Caceres’ base is making everything he does look effortless. It appears that he’s blasé and nonchalant, but he’s actually talented enough to make the hardest of moves look fluid and easy. One of his greatest assets is controlling fear, slowing down a crisis situation enough to where the smile never fades and the assurance is there that “It’s OK, I’ve got this.”
“I don’t look at anybody as more than what I can be,” Caceres said. “When I go in there that helps calm me down. And what helps me really calm down is the fear of the fight. It’s all those doubts that are running through my head.
“When I feel like I’m in danger, or I feel scared, I can’t really explain it, but ever since I was a kid I tend to get really calm because I figured the best way I’m going to deal with the situation is to remain calm, to stay clear-minded. I’d be able to react more intelligently instead of just freaking out.”
Caceres’ forte is to frustrate opponents standing up. Semerzier knew that, which is why once he took Caceres down it was curtains. Caceres has not only placed a greater emphasis on his wrestling and takedown defense; he’s recalled the lessons learned from training under Georges St-Pierre for six weeks in practical isolation. It’s no longer a matter of training hard, but efficiently. In other words, using minimum input for maximum output.
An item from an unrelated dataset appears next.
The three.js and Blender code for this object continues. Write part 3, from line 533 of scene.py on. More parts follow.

“I was able to see how a champion would train,” Caceres said. “I’m training harder, more times a day, but not necessarily straining myself.”
A win over Hettes, and Caceres remains duly employed with less of a strain on his climb up the towering ladder that is the featherweight division. The line to a title shot is a long one, and Hettes is determined to make a dynamite first impression, but Caceres sees a victory as his own springboard to glory.
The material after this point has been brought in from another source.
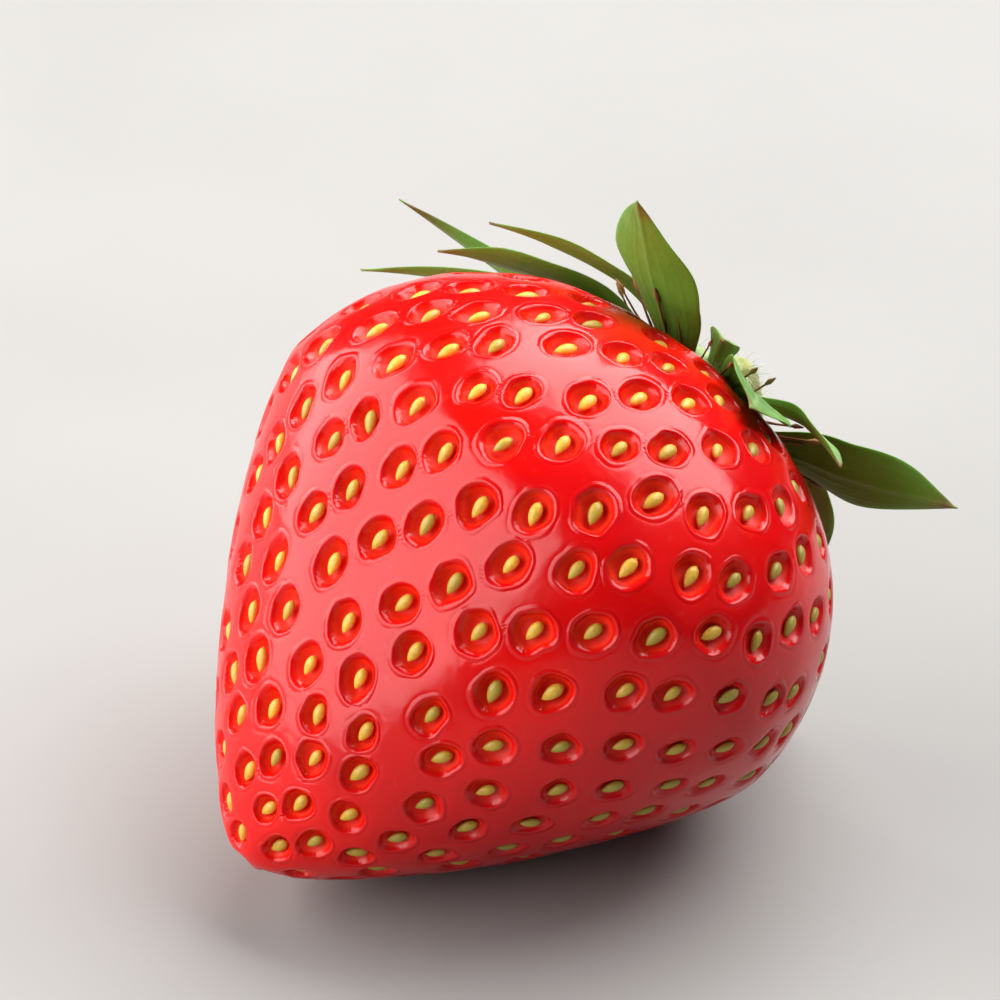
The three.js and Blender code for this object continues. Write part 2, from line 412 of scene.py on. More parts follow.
@dataclass(frozen=True)
class RipeSkin:
    """Ripe strawberry skin: a thin clear cuticle over red flesh.

    It is smooth and glossy, so soft windows of light lie whole on the swollen skin between the
    pits, and light that goes in comes out a little redder around it.
    """

    ripe: str = "#dd0b06"
    deep: str = "#c8070b"
    bright: str = "#f22a08"
    painted_shade_crimson: str = "#b40714"
    pale: str = "#e2593a"
    gloss: float = 0.15
    pit_dullness: float = 0.32
    lip_height: float = 0.1
    glow_depth: float = 1.4

    def material(self) -> Material:
        """Makes the skin's material.

        Returns:
            The material.
        """
        made = Finish("ripe_strawberry_skin")
        # A thin lip runs round each pit and catches a crescent of light on the side away from it.
        lip = made.share(Show((0.7, 1.06), mark="from_seed"), Show((1.28, 1.02), mark="from_seed"))
        waves, grain = made.source(Show(patch=1.6)), made.source(Show(patch=0.22))
        walls = made.share(Show((0.853, 0.733), self.pit_dullness, mark="from_seed"))
        shine = made.share(Show(patch=2.5, first=self.gloss, last=self.gloss + 0.08))
        layers = (
            (self.ripe, Show((0.35, 0.65), patch=9.0)),
            (self.bright, Show((0.933, 0.747), 0.8, mark="from_seed")),
            # Painted shade: the skin turns darker crimson on the lower side marked shade, away from the
            # main lights.
            (self.painted_shade_crimson, Show((0.0, 1.0), 0.65, mark="shade")),
            (self.pale, Show((0.62, 0.8), 0.18, patch=0.7, detail=3.0)),
            (self.pale, Show((0.0, 1.0), 0.55, mark="crown")),
        )
        inputs = {
            "Roughness": made.add("ShaderNodeMath", {0: walls, 1: shine}, operation="ADD"),
            "IOR": 1.38,
            "Subsurface Weight": 0.3,
            "Subsurface Radius": (1.0, 0.12, 0.06),
            "Subsurface Scale": self.glow_depth * MM,
        }
        heights = ((grain, 0.04, 0.06), (waves, 0.12, 0.35), (lip, self.lip_height, 1.0))
        return made.done(self.deep, layers, inputs, heights)


@dataclass(frozen=True)
class SeedHull:
    """The dry hull of a strawberry seed: thin, hard and a little shiny, golden to olive. The olive is
    partly random and partly painted shade on the berry's shaded side, and each seed's foot is
    darkened as painted shade.
    """

    golden: str = "#e8b63c"
    olive: str = "#958c33"
    edge: str = "#a8691c"

    def material(self) -> Material:
        """Makes the seeds' material.

        Returns:
            The material.
        """
        made = Finish("strawberry_seed_hull")
        layers = (
            # Olive follows tone, which is partly random and partly painted shade on the berry's shaded
            # side.
            (self.olive, Show((0.0, 1.0), mark="tone")),
            # Painted shade: the lower part of each seed, down in its pit, is darkened to the edge
            # colour.
            (self.edge, Show((0.5, 1.0), 0.8, mark="rim")),
            (self.edge, Show(last=0.35, patch=0.25)),
        )
        grain = (made.source(Show(patch=0.12)), 0.05, 0.3)
        return made.done(self.golden, layers, {"Roughness": 0.38, "IOR": 1.45}, [grain])


class LeafKind(Enum):
    """The two kinds of leaf in the calyx."""

    SEPAL = "sepal"
    BRACTLET = "bractlet"


@dataclass(frozen=True)
class CalyxLeaf:
    """A strawberry's calyx leaf: matte, with long pale veins, a duller underside and dry tips."""

    kind: LeafKind
    face: str
    shade: str
    vein: str
    under: str
    dry: str = "#6b4a22"

    def material(self) -> Material:
        """Makes the leaf's material.

        Returns:
            The material.
        """
        made = Finish(f"strawberry_{self.kind.value}_leaf")
        layers = (
            (self.face, Show(patch=2.2, detail=3.0)),
            (self.vein, Show((0.0, 0.3), 0.0, mark="along", first=0.55)),
            (self.vein, Show((0.2, 1.0), 0.42, mark="vein")),
            (self.under, Show((0.0, 1.0), 0.82, mark="under")),
            (self.dry, Show((0.86, 1.0), mark="along"), Show((0.3, 0.6), patch=1.5)),
        )
        veins, grain = made.source(Show(mark="vein")), made.source(Show(patch=0.35, detail=3.0))
        height = made.add("ShaderNodeMath", {0: veins, 1: grain}, operation="ADD")
        inputs = {
            "Roughness": 0.52,
            "IOR": 1.42,
            "Subsurface Weight": 0.15,
            "Subsurface Radius": (0.5, 1.0, 0.2),
            "Subsurface Scale": 0.3 * MM,
        }
        return made.done(self.shade, layers, inputs, [(height, 0.1, 0.5)])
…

“As long as the line is, I’m going to keep getting better,” Caceres said.
Bruce Leeroy remains convinced of one more thing: he’s better since Semerzier. Much better. His cardio reached a new level when he completed nine five-minute rounds of straight MMA sparring and was ready to go longer. Semerzier inspired him that listening to and learning from mistakes is not a deterrent, but an inspiration, a “growing feeling” of being told he did something wrong.
“I don’t think many people are able to do that,” Caceres said. “I took that feeling and I hit the gym every day.
“I’m at an incredible level right now. I’m rising and I’m going to keep rising. I’m trying to make a 180 [degree] switch from what I was to what they expect me to be. Whether I win or lose this next fight, whether I fight in the UFC or not, I’m definitely going to be a better person and I’m going to be better than what I am -- today, tomorrow every day.
“All I have to do is be myself and that will shine through eventually, but I’m not too worried.”
This was when Caceres again learned something new, more words from the book of Lee. “I always learn something,” Lee once said, “and that is to always be yourself and to express yourself, to have faith in yourself. Do not go out and look for a successful personality and duplicate him.”
“That’s a good one,” said Caceres, a fighter in his formative years already faced with a potential seminal moment. Semerzier told him to remember the filthy taste of defeat, move on, adjust and go with the flow. “Be water, my friend” are Lee’s most famous words. A win on August 14 will be a big step forward for his disciple, one that will start because he took a significant step back.